Stephens’ comparison misses an obvious and important parallel. Two major investments that Israelis have made in nation-building have been diplomacy and armed defense, investments undertaken precisely because of the way the world perceives them and how their adversaries have acted against them. In the diaspora, Jews don’t have governments and armed forces to protect them from external threats. They have communal organizations that develop and leverage influence in domestic political systems and establish social alliances with allies. Suggesting diaspora Jews dismantle these organizations and the work they do makes no more sense than suggesting Israelis dismantle the Foreign Ministry and disarm the IDF.
Jewish communal organizations will continue to do their work against antisemitism, no matter Stephens’ flawed prescriptions. We can, and should, have robust discussions about the strategies and tactics that Jewish organizations use to combat antisemitism–and we should evaluate measurable outcomes of specific efforts. But voluntarily giving up the fight against antisemitism in its entirety is not an option.
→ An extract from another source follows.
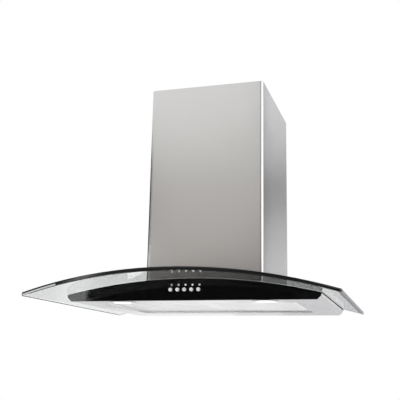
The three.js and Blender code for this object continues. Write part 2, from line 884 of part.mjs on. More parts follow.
// The scroll's outline, seen from the right: a spiral from the cut-off to the outlet side, a
// straight back wall up to the mouth and a leaning front wall down to the cut-off.
const mouthZ = lidTop - sheet - seat - scrollZ;
function scrollOutline(inset, rise) {
  const start = THREE.MathUtils.degToRad(scrollStartAngle);
  const steps = 36;
  const spiral = Array.from({ length: steps + 1 }, (_, i) => {
    const t = i / steps;
    const angle = start + (2 * Math.PI - start) * t;
    const radius = scrollStartRadius + (scrollEndRadius - scrollStartRadius) * t - inset;
    return [radius * Math.cos(angle), radius * Math.sin(angle)];
  });
  const mouth = [
    [scrollEndRadius - inset, mouthZ + rise],
    [inset - mouthLean, mouthZ + rise],
  ];
  return shapeOf([...spiral, ...mouth]);
}

function scrollHousing() {
  const half = scrollWidth / 2;
  const outer = carryRight(scrollOutline(0, 0), -half, half);
  const inner = carryRight(scrollOutline(scrollWall, sheet), -half + scrollWall, half - scrollWall);
  const bell = ring(inletRadius - 2, inletRadius + 5, half - scrollWall, half + bellReach);
  const inletRing = turnedX(bell, 28);
  const hole = turnedX(disc(inletRadius, -half - 10, half + 10), 28);
  const shell = join([outer, inletRing, inletRing.mirror([1, 0, 0])]);
  return cut(shell, [inner, hole]);
}

// One forward-curved blade: a thin strip bent from the inner to the outer radius.
function bladeOutline() {
  const steps = 2;
  const edge = (offset) =>
    Array.from({ length: steps + 1 }, (_, i) => {
      const t = i / steps;
      const radius = wheelInnerRadius + (wheelRadius - 0.5 - wheelInnerRadius) * t;
      const angle = bladeSweep * t * t + offset / radius;
      return [radius * Math.cos(angle), radius * Math.sin(angle)];
    });
  return shapeOf([...edge(-bladeThickness / 2), ...edge(bladeThickness / 2).reverse()]);
}

function impeller() {
  const half = wheelWidth / 2;
  const blade = carryRight(bladeOutline(), -half + 1, half - 1);
  const blades = Array.from({ length: bladeCount }, (_, i) =>
    blade.rotate([(360 * i) / bladeCount, 0, 0]),
  );
  const endRing = ring(wheelInnerRadius - 1, wheelRadius, half - ringThickness, half);
  const rim = turnedX(endRing, bladeCount);
  const web = turnedX(ring(shaftRadius + seat, wheelInnerRadius + 2, -1, 1), bladeCount);
  const hub = turnedX(ring(shaftRadius + seat, hubRadius, -7, 7), bladeCount);
  return join([rim, rim.mirror([1, 0, 0]), web, hub, ...blades]);
}

// The motor stands in the left half of the wheel.
function motor() {
  const left = motorRight - motorLength;
  return turnedX(
    [
      [0, left],
      [motorRadius - motorStep, left],
      [motorRadius - motorStep, left + 5],
      [motorRadius, left + 7],
      [motorRadius, motorRight - 6],
      [hubRadius, motorRight],
      [shaftRadius + seat, motorRight],
      [shaftRadius + seat, motorRight - shaftSocket],
      [0, motorRight - shaftSocket],
    ],
    20,
  );
}

function motorShaft() {
  return turnedX(disc(shaftRadius, motorRight - shaftSocket + seat, shaftRight), 20);
}

// The motor's bracket: a ring round it and three arms to the scroll's left side.
function motorBracket() {
  const plane = -scrollWidth / 2 - bellReach - seat;
  const hoopOuter = motorRadius + hoopWall;
  const armEnd = inletRadius + armReach;
  const hoop = turnedX(ring(motorRadius + seat, hoopOuter, plane - hoopLength, plane), 20);
  const arm = block(
    [plane - thickSheet, -armWidth / 2, hoopOuter - thickSheet],
    [plane, armWidth / 2, armEnd],
  );
  const foot = block(
    [plane - thickSheet, -armWidth / 2, inletRadius + 6 + seat],
    [-scrollWidth / 2 - seat, armWidth / 2, armEnd],
  );
  const leg = arm.add(foot);
  const legs = Array.from({ length: armCount }, (_, i) => leg.rotate([(360 * i) / armCount, 0, 0]));
  return join([hoop, ...legs]);
}

const blower = new THREE.Group();
blower.position.set(0, scrollY, scrollZ);
parts.add(blower);
add("scroll_housing", scrollHousing(), greyPlastic, blower);
add("impeller", impeller(), whitePlastic, blower);
add("motor_shaft", motorShaft(), chrome, blower);
add("motor", motor(), galvanised, blower);
add("motor_bracket", motorBracket(), galvanised, blower);

// ---------------------------------------------------------------- outlet collar and flaps
const flapRadius = collarRadius - collarWall - 0.8;

function outletCollar() {
  const inner = collarRadius - collarWall;
  const pinHole = turnedX(disc(pinRadius + seat, -collarFlange, collarFlange), 12);
  const tube = turnedZ(
    [
      [collarThroat, 0],
      [collarFlange, 0],
      [collarFlange, collarWall],
      [collarRadius, collarWall],
      [collarRadius, collarHeight - 6],
      [collarRadius + 1, collarHeight - 4.5],
      [collarRadius, collarHeight - 3],
      [collarRadius - 0.7, collarHeight],
      [inner, collarHeight],
      [inner, collarWall],
      [collarThroat, collarWall],
    ],
    26,
  );
  const reach = pinOffset + knuckleRadius;
  const strut = block([-inner - 0.5, -reach, 0.2], [-collarThroat + 1, reach, pinHeight + 4]);
  const struts = join([strut, strut.mirror([1, 0, 0])]);
  const pinHoles = [-pinOffset, pinOffset].map((y) => pinHole.translate([0, y, pinHeight]));
  return cut(join([tube, struts]), pinHoles);
}

// A flap: half a disc under a long knuckle, drawn for the back with its pin along X at the
// origin. The front flap is the same one turned half round.
function flap() {
  const drop = seat - pinHeight + collarWall;
  const shape = new THREE.Shape();
  shape.absarc(0, -pinOffset, flapRadius, 0, Math.PI);
  const side = collarThroat - 2;
  const keep = block([-side, seat - pinOffset, -pinHeight], [side, flapRadius, pinHeight]);
  const plate = raise(shape, drop, drop + flapThickness, 20).intersect(keep);
  const knuckle = turnedX(disc(knuckleRadius, -knuckleLength / 2, knuckleLength / 2), 16);
  const bore = turnedX(disc(pinRadius + seat, -collarRadius, collarRadius), 12);
  return plate.add(knuckle).subtract(bore);
}

const outlet = new THREE.Group();
outlet.position.set(0, collarY, lidTop + seat);
parts.add(outlet);
add("outlet_collar", outletCollar(), greyPlastic, outlet);
const flapSides = [
  ["rear", 0],
  ["front", Math.PI],
];
for (const [side, turn] of flapSides) {
  const half = new THREE.Group();
  half.rotation.z = turn;
  outlet.add(half);
  const pin = turnedX(disc(pinRadius, -collarRadius + 0.5, collarRadius - 0.5), 12);
  add(`flap_pin_${side}`, pin, chrome, half).position.set(0, pinOffset, pinHeight);
  add(`flap_${side}`, flap(), greyPlastic, half).position.set(0, pinOffset, pinHeight);
}

// ---------------------------------------------------------------- terminal box
const terminalBack = collarY - collarFlange - terminalGap;
function terminalBox() {
  const low = lidTop + seat;
  return block(
    [-terminalWidth / 2, terminalBack - terminalDepth, low],
    [terminalWidth / 2, terminalBack, low + terminalHeight],
  );
}
add("terminal_box", terminalBox(), darkPlastic);

// The gland on the terminal box's right side, where a lead would go in.
function cableGland() {
  return turnedX(
    [
      [glandRadius - 3, 0],
      [glandRadius + 2, 0],
      [glandRadius + 2, 4],
      [glandRadius, 5],
      [glandRadius, glandLength - 3],
      [glandRadius - 2, glandLength],
      [glandRadius - 3, glandLength],
    ],
    12,
  );
}
add("cable_gland", cableGland(), darkPlastic).position.set(
  terminalWidth / 2 + seat,
  terminalBack - terminalDepth / 2,
  lidTop + seat + terminalHeight / 2,
);

// ---------------------------------------------------------------- fixings
function glassBolt() {
  const end = -topSheetDepth - sheet - seat - nutHeight - boltBeyondNut;
  return turnedZ(
    [
      [0, end],
      [boltRadius, end],
      [boltRadius, seat],
      [boltHeadRadius, seat],
      [boltHeadRadius, boltHeadHeight * 0.5],
      [boltHeadRadius * 0.85, boltHeadHeight * 0.87],
      [boltHeadRadius * 0.5, boltHeadHeight],
      [0, boltHeadHeight + 0.1],
    ],
    14,
  );
}

function glassWasher() {
  const top = -glassThickness - seat;
  return turnedZ(ring(boltRadius + seat, washerRadius, top - washerThickness, top), 12);
}

function glassNut() {
  const top = -topSheetDepth - sheet - seat;
  const hexagon = new THREE.CylinderGeometry(nutRadius, nutRadius, nutHeight, 6);
  const blank = solidOf(hexagon.rotateX(Math.PI / 2).translate(0, 0, top - nutHeight / 2));
  return blank.subtract(turnedZ(disc(boltRadius + seat, top - 2 * nutHeight, top + sheet), 10));
}

fixings.forEach((group, i) => {
  parts.add(group);
  add(`glass_bolt_${i + 1}`, glassBolt(), chrome, group);
  add(`glass_washer_${i + 1}`, glassWasher(), rubber, group);
  add(`glass_nut_${i + 1}`, glassNut(), galvanised, group);
});

// A wall hook: a plate on the wall, in the body's slot, with a lip up behind the body's back.
function wallHook() {
  const back = -sheet - seat;
  const front = back - thickSheet;
  const section = shapeOf([
    [-thickSheet, hookSeat - hookPlate],
    [0, hookSeat - hookPlate],
    [0, hookSeat],
    [back, hookSeat],
    [back, hookSeat + hookLip],
    [front, hookSeat + hookLip],
    [front, hookSeat - thickSheet],
    [-thickSheet, hookSeat - thickSheet],
  ]);
  const screwZ = hookSeat - (hookPlate + thickSheet) / 2;
  const screw = turnedY(disc(screwRadius, 2 * front, sheet), 16).translate([0, 0, screwZ]);
  return carryRight(section, -hookWidth / 2, hookWidth / 2).subtract(screw);
}
add("wall_hook_left", wallHook(), galvanised).position.x = -hookX;
add("wall_hook_right", wallHook(), galvanised).position.x = hookX;

export default parts;
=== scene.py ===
"""Looks for a wall-hung range hood with a bent glass canopy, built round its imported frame.

Metres. X runs to the right, -Y to the front and Z up. The wall is the plane y = 0 and the origin
lies on the body's back wall, on the centre line. Run as a script, it dresses every piece of the
frame, adds the fine pieces that the frame leaves out, and sets up a plain pale studio.
"""

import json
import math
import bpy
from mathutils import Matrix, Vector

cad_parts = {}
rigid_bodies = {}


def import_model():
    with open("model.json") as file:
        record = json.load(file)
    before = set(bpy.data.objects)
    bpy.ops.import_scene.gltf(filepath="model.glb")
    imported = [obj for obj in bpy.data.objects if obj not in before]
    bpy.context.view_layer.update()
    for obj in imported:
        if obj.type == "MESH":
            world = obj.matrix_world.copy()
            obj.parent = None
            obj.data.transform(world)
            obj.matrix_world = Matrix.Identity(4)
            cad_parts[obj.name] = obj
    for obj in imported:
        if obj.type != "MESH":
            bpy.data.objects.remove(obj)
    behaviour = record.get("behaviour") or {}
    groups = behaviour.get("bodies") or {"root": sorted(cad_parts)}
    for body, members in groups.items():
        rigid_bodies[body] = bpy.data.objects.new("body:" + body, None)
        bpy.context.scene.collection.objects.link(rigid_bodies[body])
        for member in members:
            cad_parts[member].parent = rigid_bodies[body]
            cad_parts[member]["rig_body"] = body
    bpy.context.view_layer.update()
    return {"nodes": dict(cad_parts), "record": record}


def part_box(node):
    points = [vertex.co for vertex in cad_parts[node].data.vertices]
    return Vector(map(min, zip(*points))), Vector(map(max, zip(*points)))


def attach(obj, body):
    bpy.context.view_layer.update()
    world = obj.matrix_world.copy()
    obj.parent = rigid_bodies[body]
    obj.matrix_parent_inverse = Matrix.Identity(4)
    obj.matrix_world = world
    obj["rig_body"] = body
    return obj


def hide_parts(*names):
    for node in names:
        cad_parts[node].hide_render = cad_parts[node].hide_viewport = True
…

Donniel Hartman, on his podcast For Heaven’s Sake, had a much more realistic and helpful perspective than Stephens. Arguing for many approaches to the challenge of antisemitism, Hartman said, “Thank God there are multiple Jewish institutions who are each one in their own way trying to combat [antisemitism with] new strategies, old strategies, and at the end there will be a tapestry of responses.” And then he added: “I am very happy that there are a plethora of attempts and institutions working on saying, ok, this challenge – what do we do?”
Indeed, we should all be equally happy about that.